Not only did I increase my vocabulary, I increased my reading/comprehension skills.  To this day, if I pick up a Reader's Digest, I go to that page first. Because of her belief that we could learn anything, I still get a high score...and probably learn a new word.

Mrs. Kitchen inspired with her can-do attitude.  She only had 2 rules: (1) that we always do our best and (2) we were forbidden to chew gum in class.  The gum thing was actually a school rule, but it was her pet peeve.  Offenders were made to memorize a poem and recite it in front of the class at the end of the week.  My friend Pete got caught.  But he possessed a wily sense of female sentimentality, even at the age of 13.  So when his recitation came, he turned, not to the class, but toward Mrs. Kitchen and began to recite...a love poem.  Her face remained stoic while every little girl in the class swooned. (Except me...I knew his sense of humor was at play).   She complimented his recitation, gently noting that she hoped he'd learned his lesson.
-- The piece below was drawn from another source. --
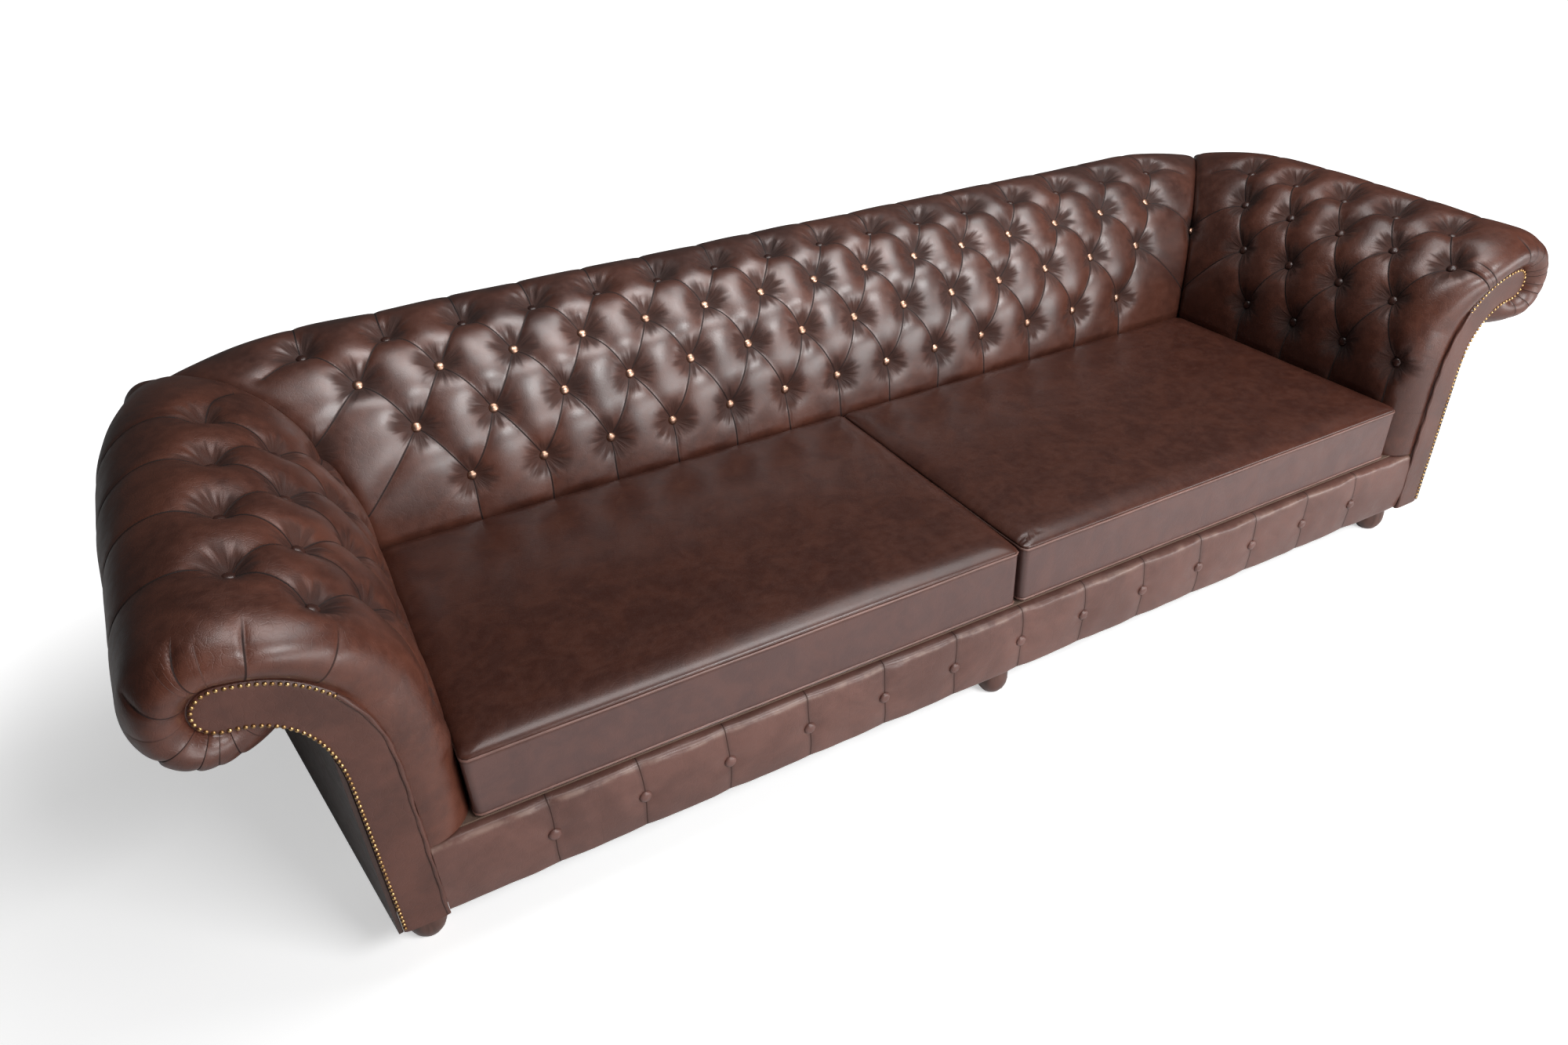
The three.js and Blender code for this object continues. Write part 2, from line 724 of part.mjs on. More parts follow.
function addNailStrips() {
  const base = facingFront - gap;
  const path = pathCurve(edgePath(nailInset), base);
  const length = path.getLength();
  const count = Math.floor(length / nailPitch);
  const front = base - nailTapeThickness;
  const tapePoints = [];
  const back = [];
  for (let i = 0; i <= count; i += 1) {
    const here = path.getPointAt(i / count);
    const next = path.getPointAt(Math.min((i + 0.5) / count, 1));
    const before = path.getPointAt(Math.max((i - 0.5) / count, 0));
    const dir = next.sub(before).normalize();
    const side = new THREE.Vector2(-dir.z, dir.x).multiplyScalar(nailTapeWidth / 2);
    tapePoints.push(new THREE.Vector2(here.x + side.x, here.z + side.y));
    back.unshift(new THREE.Vector2(here.x - side.x, here.z - side.y));
  }
  const tapeShape = new THREE.Shape([...tapePoints, ...back]);
  const tape = new THREE.ExtrudeGeometry(tapeShape,
    { depth: nailTapeThickness, bevelEnabled: false }).rotateX(Math.PI / 2).translate(0, base, 0);
  let strip = toSolid(tape);
  const dome = new THREE.ConeGeometry(nailRadius, nailHeight, nailSides);
  for (let i = 0; i < count; i += 1) {
    const { x, z } = path.getPointAt((i + 0.5) / count);
    const nail = dome.clone().rotateX(Math.PI).translate(x, front - nailHeight / 2 + gap, z);
    strip = strip.add(toSolid(nail));
  }
  addPair('nail_trim', toGeometry(strip), brass);
}

// Outside panels: flat boards under leather that close the arms and the back below the rolls
function rollUnderside(u) {
  return hookHeight - Math.sqrt(rollRadius ** 2 - Math.min(Math.abs(u - hookCentre), rollRadius) ** 2);
}

function addOutsidePanels() {
  const steps = curveSteps;
  const start = boardFront - facingThickness / 2;
  const end = outsideBack;
  const run = Math.hypot(end - start, (end - start) * splaySlope);
  const top = [];
  for (let i = 0; i <= steps; i += 1) {
    const y = THREE.MathUtils.lerp(start, end, i / steps);
    const inner = rollUnderside(outsideInnerX(y) - half);
    const outer = rollUnderside(outsideInnerX(y) + outsideThickness - half);
    top.push(new THREE.Vector2((i / steps) * run, Math.min(inner, outer) - 2 * gap));
  }
  const shape = new THREE.Shape([
    new THREE.Vector2(0, footHeight), new THREE.Vector2(run, footHeight), ...top.reverse()]);
  const panel = new THREE.ExtrudeGeometry(shape, { depth: outsideThickness, bevelEnabled: false })
    .rotateX(Math.PI / 2)
    .rotateZ(Math.PI / 2 - Math.atan(splaySlope))
    .translate(outsideInnerX(start), start, 0);
  const board = armExtrusion(scrollOutline(scrollHalf + gap, 0), -overrun, railFront);
  addPair('outside_arm_panel', toGeometry(toSolid(panel).subtract(toSolid(board))), leather);
  const x = outsideInnerX(bottomRailBack) - gap;
  const v = outsideBack - seatDepth;
  const height = Math.min(rollUnderside(v), rollUnderside(v - outsideThickness)) - gap;
  addPiece('outside_back_panel', boxBetween(
    [-x, bottomRailBack + gap, footHeight], [x, outsideBack, height]), leather);
}

// Loose seat cushions: crowned boxes whose sides draw in between their corners
function cushionPlace(cell, axis, size) {
  const last = cushionCells[axis];
  if (cell === 0 || cell === last) return (cell / last) * size;
  return cushionEdge + ((cell - 1) / (last - 2)) * (size - 2 * cushionEdge);
}

function cushionGeometry(left, right, front, back) {
  const cushion = new THREE.BoxGeometry(1, 1, 1, ...cushionCells);
  const { position } = cushion.attributes;
  const size = [right - left, back - front, cushionThickness];
  const bow = (share) => 1 - share ** 2;
  for (let i = 0; i < position.count; i += 1) {
    const shares = [position.getX(i), position.getY(i), position.getZ(i)];
    const at = shares.map((share, axis) => (
      cushionPlace(Math.round((share + 1 / 2) * cushionCells[axis]), axis, size[axis])
    ));
    const [sx, sy, sz] = at.map((place, axis) => (2 * place) / size[axis] - 1);
    const [faceX, faceY, faceZ] = [sx, sy, sz].map((share) => Math.trunc(share));
    const tuck = faceZ === 0 ? 0 : cushionTuck;
    const sag = Math.sqrt(bow(sz)) * cushionDraw;
    const drawX = faceX * (sag * bow(sy) + tuck);
    const drawY = faceY * (sag * bow(sx) + tuck);
    const crown = Math.max(sz, 0) * cushionCrown * Math.sqrt(bow(sx) * bow(sy));
    const drop = faceZ > 0 && (faceX !== 0 || faceY !== 0) ? cushionTuck : 0;
    const z = deckTop + gap + at[2] + crown - drop;
    position.setXYZ(i, left + at[0] - drawX, front + at[1] - drawY, z);
  }
  return toGeometry(toSolid(cushion));
}

function addCushions() {
  const cushion = cushionGeometry(
    cushionSplit / 2, half - cushionSideGap, cushionFront, seatDepth - cushionSideGap);
  addPair('seat_cushion', cushion, leather);
}

addSeatFrame();
addCornerBlocks();
addScrollBoards();
addSeatDeck();
addDustCover();
addFeet();
addRailCover();
addRailButtons();
addPiece('right_arm_pad', armPad(rightArmRows, rightArmStart, rightArmPitch), leather);
addPiece('left_arm_pad', mirrored(armPad(leftArmRows, leftArmStart, leftArmPitch)), leather);
addPiece('back_pad', backPad(), leather);
addOutsidePanels();
addFacings();
addNailStrips();
addCushions();

// The origin is the middle of the underside of the whole sofa
sofa.updateMatrixWorld(true);
const extent = new THREE.Box3().setFromObject(sofa);
sofa.position.y = -(extent.min.y + extent.max.y) / 2;

export default sofa;
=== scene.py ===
# %% [markdown]
# This lesson dresses a long rolled-arm sofa in leather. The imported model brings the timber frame, the deck
# and plain solids for the upholstery. Here each soft piece gets its real surface: buttoned diamonds with
# pleats, loose box cushions, a buttoned rail, scroll facings with brass nails, and turned feet. The scene
# is in metres: the seat's middle is x = 0, the front faces -Y, and +Z is up. Lengths of the upholstery are
# written in millimetres, as on a workshop drawing, and multiplied by MM on their way into a mesh.

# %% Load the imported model
import json
import math
import bpy
import numpy as np
from mathutils import Matrix, Vector


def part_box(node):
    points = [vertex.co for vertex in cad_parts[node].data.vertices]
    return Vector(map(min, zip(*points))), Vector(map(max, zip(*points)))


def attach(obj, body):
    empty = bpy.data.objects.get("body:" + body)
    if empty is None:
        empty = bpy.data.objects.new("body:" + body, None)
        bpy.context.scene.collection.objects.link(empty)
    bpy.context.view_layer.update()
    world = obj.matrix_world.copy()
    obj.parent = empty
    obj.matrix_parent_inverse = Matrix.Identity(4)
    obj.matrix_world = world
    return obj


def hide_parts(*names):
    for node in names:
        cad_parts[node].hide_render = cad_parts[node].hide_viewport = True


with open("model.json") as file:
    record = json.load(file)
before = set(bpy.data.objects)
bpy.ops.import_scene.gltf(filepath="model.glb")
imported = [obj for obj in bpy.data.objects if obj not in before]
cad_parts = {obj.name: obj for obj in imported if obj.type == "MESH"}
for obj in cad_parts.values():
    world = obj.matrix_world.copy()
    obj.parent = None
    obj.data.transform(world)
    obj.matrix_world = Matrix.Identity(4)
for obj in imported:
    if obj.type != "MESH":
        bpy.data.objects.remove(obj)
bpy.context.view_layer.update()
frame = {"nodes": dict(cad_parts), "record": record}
scene = bpy.context.scene
MM = 0.001
SIDES = ((1, "right"), (-1, "left"))
front_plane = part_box("right_arm_pad")[0][1]
front_mm = front_plane / MM
print("front plane of the pads at y =", round(front_plane, 4))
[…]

Funny, I don't remember the poem.  But I remember her reaction as Pete wandered back to his seat with a Cheshire cat grin. Mrs. Kitchen's cheeks grew rosy and she fanned herself once.  Yet another lesson in the power of words.  

Although this Thank You may seem to come way too long after the fact, I actually made it to her, in writing, years ago.  After I sold my first article, I wrote to her and my 8th grade English teacher, to thank them for encouraging my love of the English language.   They wrote back, pleasantly surprised, to know that a woman in her 20s still thought of them fondly.

But that's what good teachers do....they stay with you.  Forever.